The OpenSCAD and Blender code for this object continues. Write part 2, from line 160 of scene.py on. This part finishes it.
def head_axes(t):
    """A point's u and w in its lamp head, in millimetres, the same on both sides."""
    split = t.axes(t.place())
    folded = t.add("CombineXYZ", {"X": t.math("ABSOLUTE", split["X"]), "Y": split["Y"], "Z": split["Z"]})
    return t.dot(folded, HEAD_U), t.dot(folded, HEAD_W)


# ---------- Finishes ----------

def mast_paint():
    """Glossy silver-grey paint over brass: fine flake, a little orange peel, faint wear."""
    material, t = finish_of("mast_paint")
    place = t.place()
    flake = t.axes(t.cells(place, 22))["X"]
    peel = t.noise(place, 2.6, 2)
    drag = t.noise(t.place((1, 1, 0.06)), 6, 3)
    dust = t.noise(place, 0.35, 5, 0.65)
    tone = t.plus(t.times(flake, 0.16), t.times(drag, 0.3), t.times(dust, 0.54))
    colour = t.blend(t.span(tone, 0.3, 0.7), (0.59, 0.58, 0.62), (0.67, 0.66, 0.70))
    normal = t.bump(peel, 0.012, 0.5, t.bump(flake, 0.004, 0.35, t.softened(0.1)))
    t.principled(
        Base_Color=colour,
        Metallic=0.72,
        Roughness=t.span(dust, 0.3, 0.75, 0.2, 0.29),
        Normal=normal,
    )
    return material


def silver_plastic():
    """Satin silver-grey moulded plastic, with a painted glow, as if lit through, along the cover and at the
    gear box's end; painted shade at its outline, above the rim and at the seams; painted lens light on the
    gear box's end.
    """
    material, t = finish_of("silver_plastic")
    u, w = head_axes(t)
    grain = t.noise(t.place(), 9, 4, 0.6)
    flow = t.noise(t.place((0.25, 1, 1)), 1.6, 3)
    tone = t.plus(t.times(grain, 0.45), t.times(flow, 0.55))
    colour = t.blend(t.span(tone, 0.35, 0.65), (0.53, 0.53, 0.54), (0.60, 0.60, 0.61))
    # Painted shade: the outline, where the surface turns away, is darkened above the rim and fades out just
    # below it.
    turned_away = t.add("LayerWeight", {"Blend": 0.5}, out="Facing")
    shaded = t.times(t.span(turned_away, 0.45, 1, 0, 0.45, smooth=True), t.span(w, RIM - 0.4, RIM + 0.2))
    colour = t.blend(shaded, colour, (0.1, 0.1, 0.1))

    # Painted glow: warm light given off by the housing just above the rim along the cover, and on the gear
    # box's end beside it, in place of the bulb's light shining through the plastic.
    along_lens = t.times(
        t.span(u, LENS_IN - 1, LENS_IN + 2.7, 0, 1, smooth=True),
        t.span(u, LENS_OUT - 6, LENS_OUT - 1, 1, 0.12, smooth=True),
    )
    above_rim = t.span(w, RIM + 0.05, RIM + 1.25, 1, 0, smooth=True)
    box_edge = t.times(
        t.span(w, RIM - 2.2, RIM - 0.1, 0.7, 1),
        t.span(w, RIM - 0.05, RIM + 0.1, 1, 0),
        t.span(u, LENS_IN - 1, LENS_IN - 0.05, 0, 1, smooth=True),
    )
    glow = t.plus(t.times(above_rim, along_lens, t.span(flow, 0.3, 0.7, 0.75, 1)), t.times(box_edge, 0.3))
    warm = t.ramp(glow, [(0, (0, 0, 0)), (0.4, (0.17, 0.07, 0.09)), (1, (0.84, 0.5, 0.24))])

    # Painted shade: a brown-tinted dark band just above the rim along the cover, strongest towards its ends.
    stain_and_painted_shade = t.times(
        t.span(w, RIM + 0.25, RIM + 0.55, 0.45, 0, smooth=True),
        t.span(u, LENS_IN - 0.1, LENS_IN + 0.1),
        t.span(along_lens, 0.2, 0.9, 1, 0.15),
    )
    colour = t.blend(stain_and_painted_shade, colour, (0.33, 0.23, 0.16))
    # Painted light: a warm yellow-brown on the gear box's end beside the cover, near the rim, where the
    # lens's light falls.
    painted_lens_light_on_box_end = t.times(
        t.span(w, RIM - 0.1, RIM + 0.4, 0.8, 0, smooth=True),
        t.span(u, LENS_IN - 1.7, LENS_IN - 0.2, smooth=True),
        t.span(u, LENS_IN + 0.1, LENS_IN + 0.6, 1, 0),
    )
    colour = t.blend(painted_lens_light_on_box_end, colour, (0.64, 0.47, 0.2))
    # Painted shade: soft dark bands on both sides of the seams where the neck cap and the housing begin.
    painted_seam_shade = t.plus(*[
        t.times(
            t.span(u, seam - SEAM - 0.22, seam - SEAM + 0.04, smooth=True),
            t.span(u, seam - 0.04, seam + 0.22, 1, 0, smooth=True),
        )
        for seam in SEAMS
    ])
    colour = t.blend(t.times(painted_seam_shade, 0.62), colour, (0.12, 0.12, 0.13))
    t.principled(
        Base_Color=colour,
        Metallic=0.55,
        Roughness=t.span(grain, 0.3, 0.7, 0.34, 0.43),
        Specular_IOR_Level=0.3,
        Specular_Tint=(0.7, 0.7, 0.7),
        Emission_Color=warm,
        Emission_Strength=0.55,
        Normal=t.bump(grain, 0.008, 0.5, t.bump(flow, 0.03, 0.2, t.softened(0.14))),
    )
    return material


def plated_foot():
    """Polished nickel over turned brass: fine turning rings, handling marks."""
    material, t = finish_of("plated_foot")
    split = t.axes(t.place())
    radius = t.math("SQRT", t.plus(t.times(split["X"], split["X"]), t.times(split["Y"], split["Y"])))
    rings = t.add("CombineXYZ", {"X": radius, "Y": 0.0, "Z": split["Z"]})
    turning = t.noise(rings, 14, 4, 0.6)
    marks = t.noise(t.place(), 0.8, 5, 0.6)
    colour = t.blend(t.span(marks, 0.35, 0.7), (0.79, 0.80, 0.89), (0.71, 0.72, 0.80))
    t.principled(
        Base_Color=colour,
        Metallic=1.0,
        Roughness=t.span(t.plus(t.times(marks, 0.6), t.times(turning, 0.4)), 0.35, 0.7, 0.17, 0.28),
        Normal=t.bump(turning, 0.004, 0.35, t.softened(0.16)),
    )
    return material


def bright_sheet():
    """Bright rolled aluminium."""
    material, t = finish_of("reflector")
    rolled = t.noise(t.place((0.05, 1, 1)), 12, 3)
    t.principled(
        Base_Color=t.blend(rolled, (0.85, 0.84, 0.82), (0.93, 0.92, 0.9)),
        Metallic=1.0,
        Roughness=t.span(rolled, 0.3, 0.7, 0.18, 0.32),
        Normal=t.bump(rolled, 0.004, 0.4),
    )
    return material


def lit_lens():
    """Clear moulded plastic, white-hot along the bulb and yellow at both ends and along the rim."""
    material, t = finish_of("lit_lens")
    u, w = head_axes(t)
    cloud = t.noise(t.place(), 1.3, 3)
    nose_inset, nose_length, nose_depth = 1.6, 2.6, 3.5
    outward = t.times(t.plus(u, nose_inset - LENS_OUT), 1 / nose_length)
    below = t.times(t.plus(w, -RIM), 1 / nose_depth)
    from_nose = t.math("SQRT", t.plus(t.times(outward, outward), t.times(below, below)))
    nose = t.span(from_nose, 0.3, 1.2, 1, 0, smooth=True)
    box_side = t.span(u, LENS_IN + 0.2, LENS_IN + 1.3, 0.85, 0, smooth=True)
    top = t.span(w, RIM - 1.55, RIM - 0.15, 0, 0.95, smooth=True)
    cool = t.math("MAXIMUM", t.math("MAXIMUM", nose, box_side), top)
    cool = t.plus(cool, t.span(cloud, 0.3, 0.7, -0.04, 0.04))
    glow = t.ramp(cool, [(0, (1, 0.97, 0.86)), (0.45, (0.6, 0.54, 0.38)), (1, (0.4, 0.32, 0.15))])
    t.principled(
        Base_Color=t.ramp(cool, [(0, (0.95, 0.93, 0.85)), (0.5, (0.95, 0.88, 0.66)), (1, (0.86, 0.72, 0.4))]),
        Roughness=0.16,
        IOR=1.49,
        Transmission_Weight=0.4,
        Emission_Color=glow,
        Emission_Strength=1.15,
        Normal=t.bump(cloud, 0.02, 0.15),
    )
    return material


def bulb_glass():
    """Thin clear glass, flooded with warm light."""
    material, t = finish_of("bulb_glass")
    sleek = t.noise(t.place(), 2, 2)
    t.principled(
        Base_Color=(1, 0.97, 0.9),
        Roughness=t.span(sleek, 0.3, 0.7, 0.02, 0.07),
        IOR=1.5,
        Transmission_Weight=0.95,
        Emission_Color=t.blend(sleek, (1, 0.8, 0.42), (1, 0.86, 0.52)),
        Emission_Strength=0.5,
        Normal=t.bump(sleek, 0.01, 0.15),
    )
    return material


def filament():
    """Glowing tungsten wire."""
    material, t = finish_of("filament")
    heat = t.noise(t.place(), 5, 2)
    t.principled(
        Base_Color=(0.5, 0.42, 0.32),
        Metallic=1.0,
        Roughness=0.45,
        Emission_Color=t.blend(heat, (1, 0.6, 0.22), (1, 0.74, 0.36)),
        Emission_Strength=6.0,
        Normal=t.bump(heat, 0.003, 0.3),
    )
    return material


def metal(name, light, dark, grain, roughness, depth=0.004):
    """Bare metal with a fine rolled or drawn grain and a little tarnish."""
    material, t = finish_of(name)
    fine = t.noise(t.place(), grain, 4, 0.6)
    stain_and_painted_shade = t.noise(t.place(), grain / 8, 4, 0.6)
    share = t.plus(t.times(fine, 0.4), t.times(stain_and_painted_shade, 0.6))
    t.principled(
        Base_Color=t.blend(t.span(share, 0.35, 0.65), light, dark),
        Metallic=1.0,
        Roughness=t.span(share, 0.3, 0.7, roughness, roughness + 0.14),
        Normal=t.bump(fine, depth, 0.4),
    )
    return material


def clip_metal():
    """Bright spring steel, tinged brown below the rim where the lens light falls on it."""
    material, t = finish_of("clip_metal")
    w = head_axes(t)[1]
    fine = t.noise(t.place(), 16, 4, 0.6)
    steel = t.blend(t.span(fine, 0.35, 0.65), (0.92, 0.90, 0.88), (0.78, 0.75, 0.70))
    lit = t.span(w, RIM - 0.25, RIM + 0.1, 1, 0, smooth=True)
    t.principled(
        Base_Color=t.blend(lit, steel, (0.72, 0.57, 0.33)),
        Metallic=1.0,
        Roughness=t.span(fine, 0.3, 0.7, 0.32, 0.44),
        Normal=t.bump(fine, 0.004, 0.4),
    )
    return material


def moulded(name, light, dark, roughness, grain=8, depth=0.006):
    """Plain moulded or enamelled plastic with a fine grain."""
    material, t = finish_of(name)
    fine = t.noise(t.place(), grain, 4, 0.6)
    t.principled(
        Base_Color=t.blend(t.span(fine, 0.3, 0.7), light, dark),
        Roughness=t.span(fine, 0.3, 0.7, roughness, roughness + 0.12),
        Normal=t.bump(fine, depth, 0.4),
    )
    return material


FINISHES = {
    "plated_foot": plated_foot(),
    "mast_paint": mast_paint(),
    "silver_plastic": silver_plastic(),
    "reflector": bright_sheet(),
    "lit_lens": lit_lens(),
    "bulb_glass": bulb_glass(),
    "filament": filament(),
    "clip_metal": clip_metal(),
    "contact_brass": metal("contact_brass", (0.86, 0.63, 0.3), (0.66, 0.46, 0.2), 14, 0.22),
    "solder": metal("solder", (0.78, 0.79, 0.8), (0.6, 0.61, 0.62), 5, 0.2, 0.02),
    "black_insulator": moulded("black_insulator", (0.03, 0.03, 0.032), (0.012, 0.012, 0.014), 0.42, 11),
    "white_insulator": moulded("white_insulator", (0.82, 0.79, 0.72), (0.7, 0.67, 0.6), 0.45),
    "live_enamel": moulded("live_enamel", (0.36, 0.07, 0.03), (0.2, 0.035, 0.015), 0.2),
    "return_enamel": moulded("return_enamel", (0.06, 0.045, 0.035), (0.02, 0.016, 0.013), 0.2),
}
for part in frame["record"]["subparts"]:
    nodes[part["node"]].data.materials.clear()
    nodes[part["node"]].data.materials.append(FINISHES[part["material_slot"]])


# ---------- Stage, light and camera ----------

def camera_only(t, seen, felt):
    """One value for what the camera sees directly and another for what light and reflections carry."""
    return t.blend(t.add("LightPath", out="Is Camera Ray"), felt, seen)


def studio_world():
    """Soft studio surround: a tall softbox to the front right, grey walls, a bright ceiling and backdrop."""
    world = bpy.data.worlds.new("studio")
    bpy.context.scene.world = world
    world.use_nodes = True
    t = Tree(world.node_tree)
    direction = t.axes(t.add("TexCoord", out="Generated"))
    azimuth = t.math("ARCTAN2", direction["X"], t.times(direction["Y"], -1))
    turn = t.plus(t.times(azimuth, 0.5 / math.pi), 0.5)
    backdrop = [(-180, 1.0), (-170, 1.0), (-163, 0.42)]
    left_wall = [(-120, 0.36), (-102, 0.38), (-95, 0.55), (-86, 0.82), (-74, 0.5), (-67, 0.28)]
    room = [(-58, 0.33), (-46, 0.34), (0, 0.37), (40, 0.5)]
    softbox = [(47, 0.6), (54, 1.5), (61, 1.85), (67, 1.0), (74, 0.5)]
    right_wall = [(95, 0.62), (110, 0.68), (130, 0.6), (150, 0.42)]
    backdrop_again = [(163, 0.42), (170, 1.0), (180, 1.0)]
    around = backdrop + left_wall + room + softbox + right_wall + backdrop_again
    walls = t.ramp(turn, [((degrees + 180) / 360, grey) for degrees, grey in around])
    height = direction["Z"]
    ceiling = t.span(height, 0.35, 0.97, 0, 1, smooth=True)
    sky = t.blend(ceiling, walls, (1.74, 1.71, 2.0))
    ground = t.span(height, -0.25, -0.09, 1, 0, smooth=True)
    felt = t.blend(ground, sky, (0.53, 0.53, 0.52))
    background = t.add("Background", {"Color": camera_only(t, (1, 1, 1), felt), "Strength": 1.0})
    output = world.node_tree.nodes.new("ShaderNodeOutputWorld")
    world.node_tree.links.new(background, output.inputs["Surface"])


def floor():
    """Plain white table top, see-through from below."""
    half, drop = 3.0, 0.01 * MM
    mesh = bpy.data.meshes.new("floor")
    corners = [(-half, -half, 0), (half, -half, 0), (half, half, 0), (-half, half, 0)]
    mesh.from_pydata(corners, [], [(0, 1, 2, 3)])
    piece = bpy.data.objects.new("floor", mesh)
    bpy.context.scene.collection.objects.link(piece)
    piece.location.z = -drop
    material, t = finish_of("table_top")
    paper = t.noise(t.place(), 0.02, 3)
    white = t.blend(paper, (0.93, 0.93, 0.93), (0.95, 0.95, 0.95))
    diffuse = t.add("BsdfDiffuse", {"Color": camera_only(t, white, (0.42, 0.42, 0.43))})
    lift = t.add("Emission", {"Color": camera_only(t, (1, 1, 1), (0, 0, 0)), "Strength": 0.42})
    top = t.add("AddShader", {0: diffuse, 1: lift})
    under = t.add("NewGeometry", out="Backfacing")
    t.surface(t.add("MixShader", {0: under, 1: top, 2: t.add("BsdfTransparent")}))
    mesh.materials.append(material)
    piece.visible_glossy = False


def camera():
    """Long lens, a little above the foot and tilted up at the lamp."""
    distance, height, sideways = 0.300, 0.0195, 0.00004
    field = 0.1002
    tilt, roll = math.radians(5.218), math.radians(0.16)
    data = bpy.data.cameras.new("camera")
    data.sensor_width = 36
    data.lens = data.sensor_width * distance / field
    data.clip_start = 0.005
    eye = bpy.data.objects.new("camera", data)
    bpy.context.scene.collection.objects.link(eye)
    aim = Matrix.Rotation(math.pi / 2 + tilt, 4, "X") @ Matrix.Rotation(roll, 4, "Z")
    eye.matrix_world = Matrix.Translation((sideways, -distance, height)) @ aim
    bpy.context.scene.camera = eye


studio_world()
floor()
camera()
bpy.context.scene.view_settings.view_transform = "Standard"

◇ ◇ ◇

◆ **TO DO**:
Set down, exactly as written, each line of the data from its opening line through the one containing "# ---------- Finishes". Output nothing more.

◆ **RESULT FOR THIS TASK**:
The OpenSCAD and Blender code for this object continues. Write part 2, from line 160 of scene.py on. This part finishes it.
def head_axes(t):
    """A point's u and w in its lamp head, in millimetres, the same on both sides."""
    split = t.axes(t.place())
    folded = t.add("CombineXYZ", {"X": t.math("ABSOLUTE", split["X"]), "Y": split["Y"], "Z": split["Z"]})
    return t.dot(folded, HEAD_U), t.dot(folded, HEAD_W)


# ---------- Finishes ----------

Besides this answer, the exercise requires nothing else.